I HATED the feeling of waiting for him to come home, but I felt stuck in it. Our daughter was still very young at the time, I was waiting for her to get a bit older before starting nursing school, and I was so socially anxious which made meeting mom friends or other spouses really hard.


Outside of waiting for him to come home from work, I also struggled with this feeling during deployments. I found myself counting the days till he came home (not always a bad thing!). But I often found myself not fully living during deployments or putting off fun things or family adventures while he was gone. This again led to frustrations within myself, feeling a lack of independence, and feeling guilty as a mom for not fully enjoying this time with my kids.


Now this has DEFINITELY improved through the years. Partly through just life circumstances (I started working, kids lives got busier, I made awesome friendships) and partly because I think I just developed coping skills and have emotionally matured (somewhat..) through the years in our marriage.

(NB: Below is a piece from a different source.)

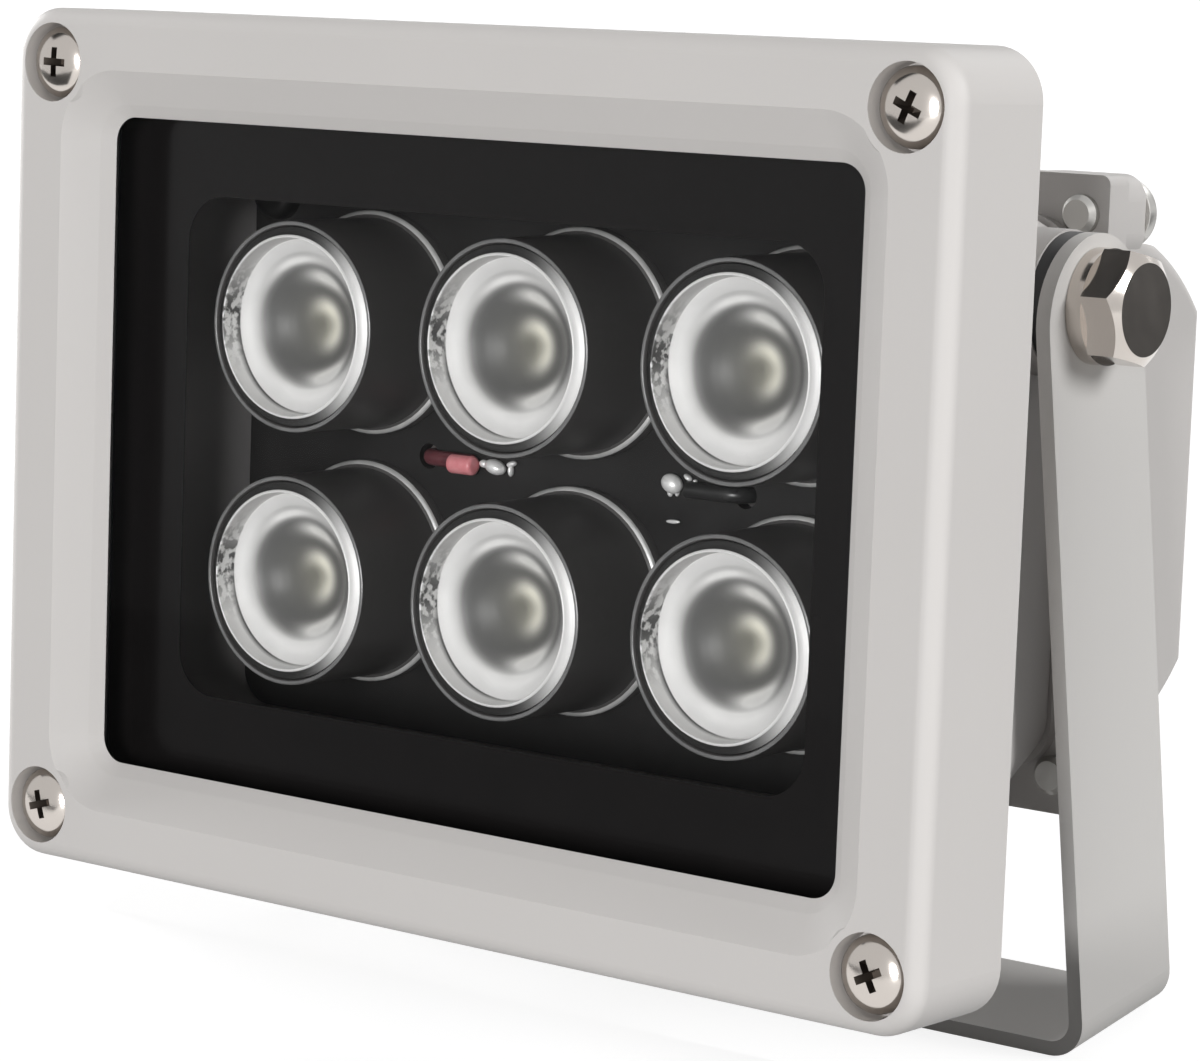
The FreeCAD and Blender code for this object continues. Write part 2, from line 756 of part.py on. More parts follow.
# Bracket: one strip of sheet bent to a U, its leg ends rounded over the pivot holes.
def bracket():
    outer = Part.makeBox(2 * bracket_half_width, leg_width, pivot_height + leg_top_above_pivot,
                         Vector(-bracket_half_width, -leg_width / 2, 0))
    bends = [e for e in outer.Edges
             if all(abs(v.Z) < near for v in e.Vertexes)
             and abs(abs(e.CenterOfMass.x) - bracket_half_width) < near]
    outer = outer.makeFillet(bend_radius, bends)
    inner = Part.makeBox(2 * leg_inner_x, leg_width, pivot_height + leg_top_above_pivot,
                         Vector(-leg_inner_x, -leg_width / 2, sheet))
    folds = [e for e in inner.Edges
             if all(abs(v.Z - sheet) < near for v in e.Vertexes)
             and abs(abs(e.CenterOfMass.x) - leg_inner_x) < near]
    strip = outer.cut(inner.makeFillet(bend_radius - sheet, folds))
    arc_z = pivot_height + leg_top_above_pivot - leg_width / 2
    rounded_end = rod(leg_width / 2, Vector(-bracket_half_width, 0, arc_z),
                      Vector(bracket_half_width, 0, arc_z))
    below = Part.makeBox(2 * bracket_half_width, leg_width, arc_z,
                         Vector(-bracket_half_width, -leg_width / 2, 0))
    strip = strip.common(fuse([rounded_end, below]))
    holes = [rod(pivot_bolt_radius + pivot_hole_play, Vector(-bracket_half_width, 0, pivot_height),
                 Vector(bracket_half_width, 0, pivot_height))]
    holes += [rod(base_hole_radius, Vector(x, 0, 0), Vector(x, 0, sheet))
              for x in (-base_hole_x, base_hole_x)]
    holes.append(rod(centre_hole_radius, Vector(0, 0, 0), Vector(0, 0, sheet)))
    return cut(strip, holes)


def place_head(shape):
    """Hang a piece of the head on the pivot, tipped up by the tilt angle."""
    shape.translate(Vector(0, -pivot_y, -pivot_z))
    shape.rotate(Vector(0, 0, 0), Vector(1, 0, 0), -tilt_deg)
    shape.translate(Vector(0, 0, pivot_height))
    return shape


head = {
    "front_bezel": front_bezel(),
    "bezel_screws": bezel_screws(),
    "front_glass": front_glass(),
    "glass_gasket": glass_gasket(),
    "main_housing": main_housing(),
    "led_board": led_board(),
    "led_emitters": led_emitters(),
    "led_board_screws": led_board_screws(),
    "red_lead": lead(-1),
    "black_lead": lead(1),
    "driver_board": driver_board(),
    "driver_inductor": driver_inductor(),
    "driver_capacitor": driver_capacitor(),
    "terminal_block": terminal_block(),
    "driver_board_screws": driver_board_screws(),
    "rear_gasket": rear_gasket(),
    "rear_cover": rear_cover(),
    "rear_cover_screws": rear_cover_screws(),
    "gland_body": gland_body(),
    "gland_seal": gland_seal(),
    "gland_cap": gland_cap(),
}
for number, (x, z) in enumerate(lens_places(), start=1):
    head[f"lens_holder_{number}"] = lens_holder(x, z)
    head[f"lens_{number}"] = lens(x, z)
for name, side in (("left", -1), ("right", 1)):
    head[f"pivot_bolt_{name}"] = pivot_bolt(side)
    head[f"spring_washer_{name}"] = spring_washer(side)
    head[f"friction_washer_{name}"] = friction_washer(side)

pieces = {"bracket": bracket()}
pieces.update({name: place_head(shape) for name, shape in head.items()})

os.makedirs("parts", exist_ok=True)
for name, shape in pieces.items():
    shape.exportStep(f"parts/{name}.step")
    kinds = len(shape.Solids)
    print(f"{name}: {kinds} solid(s), {shape.Volume:.1f} mm3, valid {shape.isValid()}")
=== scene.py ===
# %% [markdown]
# # An infrared illuminator on its bracket
# The real thing is a small die-cast lamp head, painted silver grey, that hangs between
# the two legs of a bent sheet-steel bracket. Behind a dark glass sit six lensed emitters.
# The solids are already made, so this lesson dresses them: it loads the frame, sets the
# camera and the light, writes the finishes as shader sums, and models the pieces whose
# looks need more than the plain solid has.

# %% Load the frame
import json
import math

import bpy
from mathutils import Matrix, Vector


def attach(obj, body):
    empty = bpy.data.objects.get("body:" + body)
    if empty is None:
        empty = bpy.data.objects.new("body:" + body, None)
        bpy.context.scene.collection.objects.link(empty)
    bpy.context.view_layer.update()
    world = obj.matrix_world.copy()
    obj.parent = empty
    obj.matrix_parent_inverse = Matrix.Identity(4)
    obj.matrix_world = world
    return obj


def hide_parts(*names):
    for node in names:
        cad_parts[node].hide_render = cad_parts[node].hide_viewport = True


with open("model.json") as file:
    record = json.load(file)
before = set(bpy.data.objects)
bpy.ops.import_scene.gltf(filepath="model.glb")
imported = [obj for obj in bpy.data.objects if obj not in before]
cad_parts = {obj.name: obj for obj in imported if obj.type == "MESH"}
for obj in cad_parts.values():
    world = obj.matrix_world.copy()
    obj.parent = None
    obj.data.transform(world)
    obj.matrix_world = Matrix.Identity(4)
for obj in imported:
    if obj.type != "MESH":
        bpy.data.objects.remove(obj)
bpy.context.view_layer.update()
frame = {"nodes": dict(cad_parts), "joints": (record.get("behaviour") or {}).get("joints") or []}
nodes = frame["nodes"]
bpy.context.scene.view_settings.view_transform = "Standard"

# %% [markdown]
# The head was drawn in its own frame: the origin is the middle of the bezel's face, +Y
# runs into the depth, and lengths are millimetres. Working in that frame keeps every
# number readable, so one matrix carries points from there to the part's frame: it moves
# the pivot to the origin, tips the head up, and lifts it to the pivot's height.

# %% The head's own frame
MM = 0.001
TILT = math.radians(10.2)
PIVOT_Y, PIVOT_Z = 36.15, 19.7
pivot_height = frame["joints"][0]["pos_m"][2]
HEAD = (Matrix.Translation((0, 0, pivot_height)) @ Matrix.Rotation(-TILT, 4, "X")
        @ Matrix.Scale(MM, 4) @ Matrix.Translation((0, -PIVOT_Y, -PIVOT_Z)))


def in_head(x, y, z):
    """A point of the head, in millimetres, brought into the part's frame."""
    return HEAD @ Vector((x, y, z))


print("bezel centre lies at", in_head(0, 0, 0))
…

I found that staying busy is HUGE. That doesn’t mean you have to be working but finding things to fill your time, especially during deployments, is so so helpful. That could be by volunteering, joining a moms/spouse group, joining a sports team, or redecorating your house. Whatever it is, prioritize activities that you enjoy and I promise your mind will feel a little less overwhelmed with the anticipation of “when are they coming home”. Finding my own sources of joy has been hugely helpful. Making an effort to make friendships, listening to podcasts, going to thrift stores, writing blog posts, picking out a cute outfit, whatever it is that day that will add a little fun or self fulfillment. As weird as it is I love cleaning my house. While I wish it stayed clean a little longer then 1 day (thanks kids!) I find that when my work day isn’t too busy I make a point before he comes home to put a podcast on and clean up the house. This makes the last hour at the end of my work day or day with the kids go a little faster, and prevents that feeling of “waiting for him to come home”…


And a lot of it is just time, time and growth. I definitely still struggle with this feeling occasionally on deployments but have really worked hard through the years on ensuring deployments are still a time of happiness and adventure for me and the kids. For the most part, I feel now like I am my own person, like I have my own sense of self-worth, my own identity and my own sources of joy. For the most part I no longer feel that daily dread of ”waiting for him to come home”. But it took recognizing the feelings and the behaviors I was engaging in as a result and working within myself a lot to get there.

And I just want to say though if you are new to this or are still stuck in this place it’s OKAY. You are not alone. A lot of us have felt this or are still feeling it. It will get better. Recognize these feelings and find some ways that you can combat them!